Mezopotamya’da ise pi sayısı için karesi 10 olan sayı tanımı yapılmış ve daha sonra bir sayının karesinin nasıl alınacağı öğrenilince 3.15 gibi profesyonel bir sonuç bulmuşlardır. Mısır ve Mezopotamya matematiğinde formül, teorem ve ispat gibi pür matematik terimleri yoktu. Matematiği kullanmalarının sebebi ise hayatı kolaylaştırmaya yönelikti. Geometrik çizimler hariç (bunlara ispat diyen matematikçi kesimi de mevcuttur.) sayısal anlamda bir ispata gerek duymamışlardır.

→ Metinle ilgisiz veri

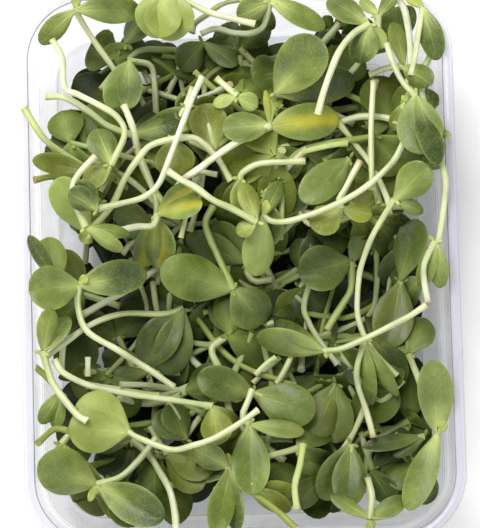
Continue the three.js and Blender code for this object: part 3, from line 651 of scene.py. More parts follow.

Günlük hayatın bir parçası, bir gereksinimi olarak doğan matematik miras, inşaat, dini ve milli günleri belirlemede, deniz yolculuklarında yön tayini, tarıma uygun bölgelerin şekillerinin çıkarılması gibi birçok ihtiyacın sonucunda doğmuştur. Zaten “Matematik nasıl ortaya çıkmıştır?” şeklinde bir soru sorarsak bunun cevaplarından ilki hemen yukarıda saydığımız nedenlerden dolayıdır. Bu dönemi bitiren Pers imparatorluğunun istilası ile bir matematik dönemi kapanmış matematiğe dair çalışmalar uzun süre sessizliğe gömülmüştür.